[Begin Supplied records]

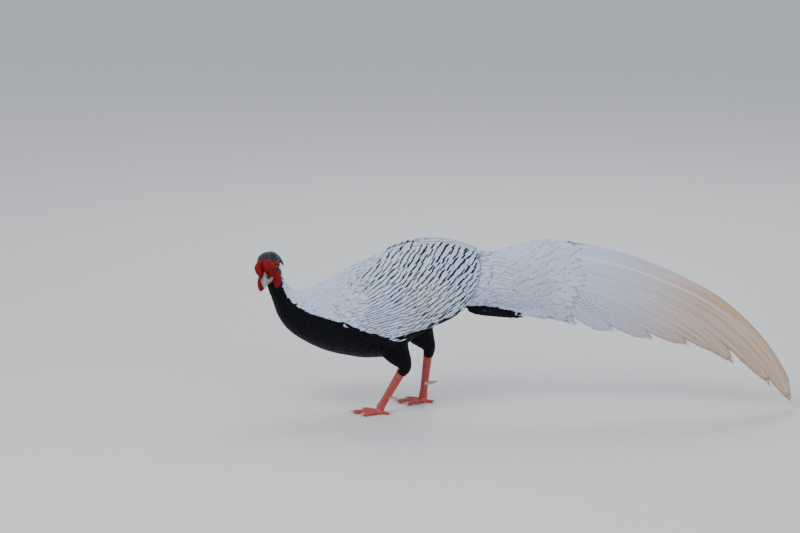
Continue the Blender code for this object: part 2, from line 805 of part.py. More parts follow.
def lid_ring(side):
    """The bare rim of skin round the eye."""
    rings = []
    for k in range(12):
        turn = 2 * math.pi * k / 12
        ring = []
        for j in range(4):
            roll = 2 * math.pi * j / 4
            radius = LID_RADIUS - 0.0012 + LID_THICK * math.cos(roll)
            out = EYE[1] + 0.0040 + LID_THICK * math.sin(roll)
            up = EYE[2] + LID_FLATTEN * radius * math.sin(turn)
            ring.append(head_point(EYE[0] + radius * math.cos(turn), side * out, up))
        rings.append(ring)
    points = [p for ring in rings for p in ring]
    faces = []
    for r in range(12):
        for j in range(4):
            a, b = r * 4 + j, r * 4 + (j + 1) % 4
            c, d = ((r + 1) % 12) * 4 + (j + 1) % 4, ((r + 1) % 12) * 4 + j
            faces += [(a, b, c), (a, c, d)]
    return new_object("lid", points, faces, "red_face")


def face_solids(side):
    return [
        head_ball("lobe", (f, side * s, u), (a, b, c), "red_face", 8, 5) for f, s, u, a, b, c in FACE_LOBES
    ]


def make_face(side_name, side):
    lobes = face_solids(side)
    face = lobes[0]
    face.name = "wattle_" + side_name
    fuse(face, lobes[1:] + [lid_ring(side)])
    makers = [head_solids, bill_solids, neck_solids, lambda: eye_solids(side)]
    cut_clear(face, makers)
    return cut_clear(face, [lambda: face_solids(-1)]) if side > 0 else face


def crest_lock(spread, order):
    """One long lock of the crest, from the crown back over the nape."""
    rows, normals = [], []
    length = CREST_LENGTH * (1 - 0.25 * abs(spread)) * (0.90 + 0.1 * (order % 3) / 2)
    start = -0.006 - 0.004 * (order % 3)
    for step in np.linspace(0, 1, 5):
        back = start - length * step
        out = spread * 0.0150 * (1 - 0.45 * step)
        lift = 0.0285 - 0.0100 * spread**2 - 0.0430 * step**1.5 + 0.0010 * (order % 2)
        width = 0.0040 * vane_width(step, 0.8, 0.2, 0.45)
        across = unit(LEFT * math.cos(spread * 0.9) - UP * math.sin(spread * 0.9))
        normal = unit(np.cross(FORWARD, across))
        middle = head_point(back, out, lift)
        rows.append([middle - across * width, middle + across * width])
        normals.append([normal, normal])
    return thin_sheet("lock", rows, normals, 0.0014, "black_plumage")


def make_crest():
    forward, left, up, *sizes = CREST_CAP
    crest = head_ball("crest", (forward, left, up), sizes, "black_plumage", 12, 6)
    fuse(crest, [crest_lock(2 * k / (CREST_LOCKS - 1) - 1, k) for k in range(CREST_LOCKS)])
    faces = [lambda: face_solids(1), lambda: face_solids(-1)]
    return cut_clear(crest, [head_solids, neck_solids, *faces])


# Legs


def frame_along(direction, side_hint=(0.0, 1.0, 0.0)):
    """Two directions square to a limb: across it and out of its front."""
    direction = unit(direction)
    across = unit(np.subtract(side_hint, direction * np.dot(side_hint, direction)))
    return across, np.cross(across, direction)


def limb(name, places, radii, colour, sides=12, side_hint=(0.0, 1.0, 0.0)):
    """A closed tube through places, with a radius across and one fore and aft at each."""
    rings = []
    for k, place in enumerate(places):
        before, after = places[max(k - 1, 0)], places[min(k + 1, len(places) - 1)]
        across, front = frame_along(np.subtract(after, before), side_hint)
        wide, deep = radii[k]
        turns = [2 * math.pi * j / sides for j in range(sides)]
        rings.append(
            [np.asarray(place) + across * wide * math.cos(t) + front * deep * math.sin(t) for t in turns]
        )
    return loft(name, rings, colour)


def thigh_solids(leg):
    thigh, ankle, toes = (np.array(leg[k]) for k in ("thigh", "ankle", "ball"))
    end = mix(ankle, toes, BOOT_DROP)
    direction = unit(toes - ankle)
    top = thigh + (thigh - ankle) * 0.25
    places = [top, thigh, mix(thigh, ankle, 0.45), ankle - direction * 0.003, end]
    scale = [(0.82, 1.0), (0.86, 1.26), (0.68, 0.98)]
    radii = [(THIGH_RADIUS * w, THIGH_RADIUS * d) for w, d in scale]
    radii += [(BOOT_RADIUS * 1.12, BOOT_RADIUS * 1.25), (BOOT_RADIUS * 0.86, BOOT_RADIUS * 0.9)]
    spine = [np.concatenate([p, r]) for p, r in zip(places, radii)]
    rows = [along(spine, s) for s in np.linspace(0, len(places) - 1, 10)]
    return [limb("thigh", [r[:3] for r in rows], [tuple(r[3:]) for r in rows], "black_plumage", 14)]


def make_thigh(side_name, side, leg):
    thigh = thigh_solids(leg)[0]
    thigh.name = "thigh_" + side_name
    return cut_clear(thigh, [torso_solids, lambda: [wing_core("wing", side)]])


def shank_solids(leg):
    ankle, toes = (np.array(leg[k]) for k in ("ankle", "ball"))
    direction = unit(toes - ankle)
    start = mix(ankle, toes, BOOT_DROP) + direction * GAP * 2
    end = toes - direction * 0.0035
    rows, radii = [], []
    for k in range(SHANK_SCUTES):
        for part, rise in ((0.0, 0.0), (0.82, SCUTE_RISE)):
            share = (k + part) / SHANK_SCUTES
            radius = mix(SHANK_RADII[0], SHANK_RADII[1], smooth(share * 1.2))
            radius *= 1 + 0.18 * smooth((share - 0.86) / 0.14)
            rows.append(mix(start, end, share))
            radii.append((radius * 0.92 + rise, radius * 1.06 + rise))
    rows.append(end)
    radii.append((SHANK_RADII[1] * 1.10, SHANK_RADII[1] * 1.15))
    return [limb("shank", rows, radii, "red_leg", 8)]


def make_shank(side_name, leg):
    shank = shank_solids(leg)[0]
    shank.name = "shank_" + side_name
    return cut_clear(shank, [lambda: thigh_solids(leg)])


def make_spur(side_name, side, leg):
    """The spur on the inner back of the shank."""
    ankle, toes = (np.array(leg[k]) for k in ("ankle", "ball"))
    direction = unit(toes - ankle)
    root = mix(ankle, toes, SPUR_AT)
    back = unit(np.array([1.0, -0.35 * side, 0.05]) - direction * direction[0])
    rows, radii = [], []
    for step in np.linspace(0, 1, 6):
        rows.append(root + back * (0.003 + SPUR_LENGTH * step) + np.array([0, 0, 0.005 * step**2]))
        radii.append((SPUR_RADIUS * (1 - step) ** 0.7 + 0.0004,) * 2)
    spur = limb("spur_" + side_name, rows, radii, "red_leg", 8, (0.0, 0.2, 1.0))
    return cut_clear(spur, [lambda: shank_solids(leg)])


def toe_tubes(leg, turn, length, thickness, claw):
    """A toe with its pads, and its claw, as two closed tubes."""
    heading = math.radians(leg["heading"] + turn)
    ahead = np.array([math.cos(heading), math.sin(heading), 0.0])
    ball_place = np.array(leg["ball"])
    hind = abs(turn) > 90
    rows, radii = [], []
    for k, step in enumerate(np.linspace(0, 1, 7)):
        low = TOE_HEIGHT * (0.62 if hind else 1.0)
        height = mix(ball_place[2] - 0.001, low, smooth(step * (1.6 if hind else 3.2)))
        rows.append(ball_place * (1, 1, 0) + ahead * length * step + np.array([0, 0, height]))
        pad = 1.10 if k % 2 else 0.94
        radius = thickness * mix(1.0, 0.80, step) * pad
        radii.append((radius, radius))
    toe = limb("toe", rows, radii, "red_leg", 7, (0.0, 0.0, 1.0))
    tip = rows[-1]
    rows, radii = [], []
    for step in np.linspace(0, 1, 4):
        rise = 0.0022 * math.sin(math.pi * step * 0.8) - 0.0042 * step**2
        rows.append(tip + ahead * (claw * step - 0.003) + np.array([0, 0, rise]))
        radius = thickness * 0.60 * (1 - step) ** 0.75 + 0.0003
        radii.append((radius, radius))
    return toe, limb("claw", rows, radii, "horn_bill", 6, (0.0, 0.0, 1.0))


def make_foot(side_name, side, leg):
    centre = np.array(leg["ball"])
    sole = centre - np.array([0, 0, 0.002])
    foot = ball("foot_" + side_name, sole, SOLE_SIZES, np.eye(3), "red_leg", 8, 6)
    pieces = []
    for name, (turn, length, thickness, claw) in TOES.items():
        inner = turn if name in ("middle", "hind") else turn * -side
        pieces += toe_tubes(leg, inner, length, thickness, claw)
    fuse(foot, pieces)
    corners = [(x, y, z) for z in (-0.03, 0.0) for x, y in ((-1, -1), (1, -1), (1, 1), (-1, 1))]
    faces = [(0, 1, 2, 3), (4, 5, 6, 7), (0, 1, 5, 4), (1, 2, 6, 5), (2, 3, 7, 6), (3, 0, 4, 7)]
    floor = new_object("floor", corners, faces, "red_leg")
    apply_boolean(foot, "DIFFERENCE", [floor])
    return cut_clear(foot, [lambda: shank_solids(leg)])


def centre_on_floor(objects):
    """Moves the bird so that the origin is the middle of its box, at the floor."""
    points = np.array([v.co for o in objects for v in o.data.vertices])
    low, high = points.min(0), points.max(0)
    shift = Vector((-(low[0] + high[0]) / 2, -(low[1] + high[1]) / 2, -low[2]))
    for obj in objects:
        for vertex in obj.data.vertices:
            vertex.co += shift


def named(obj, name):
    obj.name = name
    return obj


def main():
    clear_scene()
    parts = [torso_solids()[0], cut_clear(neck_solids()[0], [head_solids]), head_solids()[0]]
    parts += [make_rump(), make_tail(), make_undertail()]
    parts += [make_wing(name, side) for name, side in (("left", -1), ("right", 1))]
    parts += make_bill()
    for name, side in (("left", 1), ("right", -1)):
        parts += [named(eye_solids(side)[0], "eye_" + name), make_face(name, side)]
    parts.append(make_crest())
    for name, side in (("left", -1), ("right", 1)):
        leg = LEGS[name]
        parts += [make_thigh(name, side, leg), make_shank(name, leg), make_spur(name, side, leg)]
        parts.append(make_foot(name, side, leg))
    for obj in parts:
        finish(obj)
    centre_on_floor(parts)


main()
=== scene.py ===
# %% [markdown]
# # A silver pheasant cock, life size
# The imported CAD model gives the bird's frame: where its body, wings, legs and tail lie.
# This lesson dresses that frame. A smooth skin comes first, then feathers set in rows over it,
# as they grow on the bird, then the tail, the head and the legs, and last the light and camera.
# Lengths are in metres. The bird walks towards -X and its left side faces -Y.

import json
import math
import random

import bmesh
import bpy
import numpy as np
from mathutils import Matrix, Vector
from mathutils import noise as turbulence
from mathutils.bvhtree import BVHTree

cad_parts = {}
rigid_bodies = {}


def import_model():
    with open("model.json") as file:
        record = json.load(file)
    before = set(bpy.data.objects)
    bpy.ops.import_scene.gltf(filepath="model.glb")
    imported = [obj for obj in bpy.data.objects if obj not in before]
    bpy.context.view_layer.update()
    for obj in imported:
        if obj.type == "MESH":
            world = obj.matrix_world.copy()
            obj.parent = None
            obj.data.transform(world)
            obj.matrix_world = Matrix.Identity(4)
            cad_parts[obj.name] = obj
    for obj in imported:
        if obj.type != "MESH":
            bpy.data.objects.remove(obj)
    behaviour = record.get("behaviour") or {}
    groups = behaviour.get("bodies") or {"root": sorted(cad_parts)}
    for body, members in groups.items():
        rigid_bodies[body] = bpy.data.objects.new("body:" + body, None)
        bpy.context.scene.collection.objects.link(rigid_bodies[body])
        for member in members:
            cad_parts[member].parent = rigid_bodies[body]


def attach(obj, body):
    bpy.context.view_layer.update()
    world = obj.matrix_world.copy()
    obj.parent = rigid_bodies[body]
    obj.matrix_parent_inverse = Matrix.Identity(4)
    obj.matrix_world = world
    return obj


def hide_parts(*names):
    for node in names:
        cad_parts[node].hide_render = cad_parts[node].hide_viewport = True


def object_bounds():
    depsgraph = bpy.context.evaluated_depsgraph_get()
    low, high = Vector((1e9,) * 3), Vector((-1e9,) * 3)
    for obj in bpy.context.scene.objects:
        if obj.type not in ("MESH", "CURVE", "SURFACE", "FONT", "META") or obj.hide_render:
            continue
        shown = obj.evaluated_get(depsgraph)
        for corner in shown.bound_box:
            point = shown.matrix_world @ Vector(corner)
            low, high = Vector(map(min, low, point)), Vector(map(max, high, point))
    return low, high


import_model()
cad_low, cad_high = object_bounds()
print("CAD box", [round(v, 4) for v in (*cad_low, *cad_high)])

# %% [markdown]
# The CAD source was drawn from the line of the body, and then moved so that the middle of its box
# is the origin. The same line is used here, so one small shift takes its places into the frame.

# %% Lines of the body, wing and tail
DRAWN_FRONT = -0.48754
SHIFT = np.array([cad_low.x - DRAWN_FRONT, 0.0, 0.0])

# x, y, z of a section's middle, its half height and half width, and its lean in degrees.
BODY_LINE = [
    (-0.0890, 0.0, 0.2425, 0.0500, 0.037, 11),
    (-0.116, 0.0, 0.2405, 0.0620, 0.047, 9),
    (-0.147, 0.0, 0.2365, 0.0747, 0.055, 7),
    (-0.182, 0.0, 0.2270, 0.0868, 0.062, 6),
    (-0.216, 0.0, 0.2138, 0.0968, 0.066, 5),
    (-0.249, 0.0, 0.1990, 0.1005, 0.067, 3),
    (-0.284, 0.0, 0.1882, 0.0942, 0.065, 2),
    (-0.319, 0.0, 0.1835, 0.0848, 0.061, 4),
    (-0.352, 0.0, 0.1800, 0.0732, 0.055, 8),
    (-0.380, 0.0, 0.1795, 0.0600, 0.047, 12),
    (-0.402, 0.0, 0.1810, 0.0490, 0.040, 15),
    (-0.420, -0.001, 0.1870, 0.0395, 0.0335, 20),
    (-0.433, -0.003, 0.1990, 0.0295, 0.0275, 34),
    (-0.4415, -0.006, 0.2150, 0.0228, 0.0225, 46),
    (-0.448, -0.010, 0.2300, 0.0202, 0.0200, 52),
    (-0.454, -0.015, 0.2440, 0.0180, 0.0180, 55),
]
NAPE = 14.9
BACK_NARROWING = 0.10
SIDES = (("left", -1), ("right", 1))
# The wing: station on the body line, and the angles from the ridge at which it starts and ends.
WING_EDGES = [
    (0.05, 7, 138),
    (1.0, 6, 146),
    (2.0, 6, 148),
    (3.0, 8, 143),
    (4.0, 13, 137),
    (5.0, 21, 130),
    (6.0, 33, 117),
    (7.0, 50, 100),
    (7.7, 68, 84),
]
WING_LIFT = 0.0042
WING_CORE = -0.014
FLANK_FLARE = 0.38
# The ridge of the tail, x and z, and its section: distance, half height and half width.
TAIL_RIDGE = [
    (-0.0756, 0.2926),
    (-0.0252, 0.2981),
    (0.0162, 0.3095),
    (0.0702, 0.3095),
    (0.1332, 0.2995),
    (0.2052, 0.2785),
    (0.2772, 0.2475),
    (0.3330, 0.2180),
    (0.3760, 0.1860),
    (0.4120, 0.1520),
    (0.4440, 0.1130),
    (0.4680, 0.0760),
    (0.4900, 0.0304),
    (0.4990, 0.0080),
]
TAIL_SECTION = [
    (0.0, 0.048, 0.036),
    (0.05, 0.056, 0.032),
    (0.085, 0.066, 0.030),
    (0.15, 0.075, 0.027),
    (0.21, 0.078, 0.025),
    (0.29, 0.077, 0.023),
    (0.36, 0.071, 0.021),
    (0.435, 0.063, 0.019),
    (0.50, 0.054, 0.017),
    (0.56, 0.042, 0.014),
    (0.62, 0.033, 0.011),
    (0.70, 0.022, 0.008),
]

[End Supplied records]
[Begin Supplied records]

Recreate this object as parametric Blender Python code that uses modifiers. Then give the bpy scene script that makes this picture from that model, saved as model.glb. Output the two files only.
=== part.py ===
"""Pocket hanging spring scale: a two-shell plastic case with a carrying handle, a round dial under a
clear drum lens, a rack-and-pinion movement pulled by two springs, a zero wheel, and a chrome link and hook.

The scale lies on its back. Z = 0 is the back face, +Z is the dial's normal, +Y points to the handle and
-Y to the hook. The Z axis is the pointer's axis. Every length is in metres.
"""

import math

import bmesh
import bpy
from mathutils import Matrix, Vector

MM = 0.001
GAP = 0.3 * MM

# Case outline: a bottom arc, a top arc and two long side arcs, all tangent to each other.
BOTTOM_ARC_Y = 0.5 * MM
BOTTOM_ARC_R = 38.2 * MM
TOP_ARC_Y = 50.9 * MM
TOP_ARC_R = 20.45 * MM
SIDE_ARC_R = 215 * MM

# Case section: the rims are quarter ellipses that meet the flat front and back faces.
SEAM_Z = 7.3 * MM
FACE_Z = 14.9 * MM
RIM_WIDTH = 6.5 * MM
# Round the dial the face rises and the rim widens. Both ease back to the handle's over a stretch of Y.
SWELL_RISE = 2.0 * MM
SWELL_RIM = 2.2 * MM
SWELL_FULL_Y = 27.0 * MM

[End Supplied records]

Prompt:
Copy out precisely the lines that begin at the line containing "make_spur(name, side, leg)]" and end at the line containing "obj.matrix_parent_inverse = Matrix.Identity(4)", including both; write nothing else.

Response:
        parts += [make_thigh(name, side, leg), make_shank(name, leg), make_spur(name, side, leg)]
        parts.append(make_foot(name, side, leg))
    for obj in parts:
        finish(obj)
    centre_on_floor(parts)


main()
=== scene.py ===
# %% [markdown]
# # A silver pheasant cock, life size
# The imported CAD model gives the bird's frame: where its body, wings, legs and tail lie.
# This lesson dresses that frame. A smooth skin comes first, then feathers set in rows over it,
# as they grow on the bird, then the tail, the head and the legs, and last the light and camera.
# Lengths are in metres. The bird walks towards -X and its left side faces -Y.

import json
import math
import random

import bmesh
import bpy
import numpy as np
from mathutils import Matrix, Vector
from mathutils import noise as turbulence
from mathutils.bvhtree import BVHTree

cad_parts = {}
rigid_bodies = {}


def import_model():
    with open("model.json") as file:
        record = json.load(file)
    before = set(bpy.data.objects)
    bpy.ops.import_scene.gltf(filepath="model.glb")
    imported = [obj for obj in bpy.data.objects if obj not in before]
    bpy.context.view_layer.update()
    for obj in imported:
        if obj.type == "MESH":
            world = obj.matrix_world.copy()
            obj.parent = None
            obj.data.transform(world)
            obj.matrix_world = Matrix.Identity(4)
            cad_parts[obj.name] = obj
    for obj in imported:
        if obj.type != "MESH":
            bpy.data.objects.remove(obj)
    behaviour = record.get("behaviour") or {}
    groups = behaviour.get("bodies") or {"root": sorted(cad_parts)}
    for body, members in groups.items():
        rigid_bodies[body] = bpy.data.objects.new("body:" + body, None)
        bpy.context.scene.collection.objects.link(rigid_bodies[body])
        for member in members:
            cad_parts[member].parent = rigid_bodies[body]


def attach(obj, body):
    bpy.context.view_layer.update()
    world = obj.matrix_world.copy()
    obj.parent = rigid_bodies[body]
    obj.matrix_parent_inverse = Matrix.Identity(4)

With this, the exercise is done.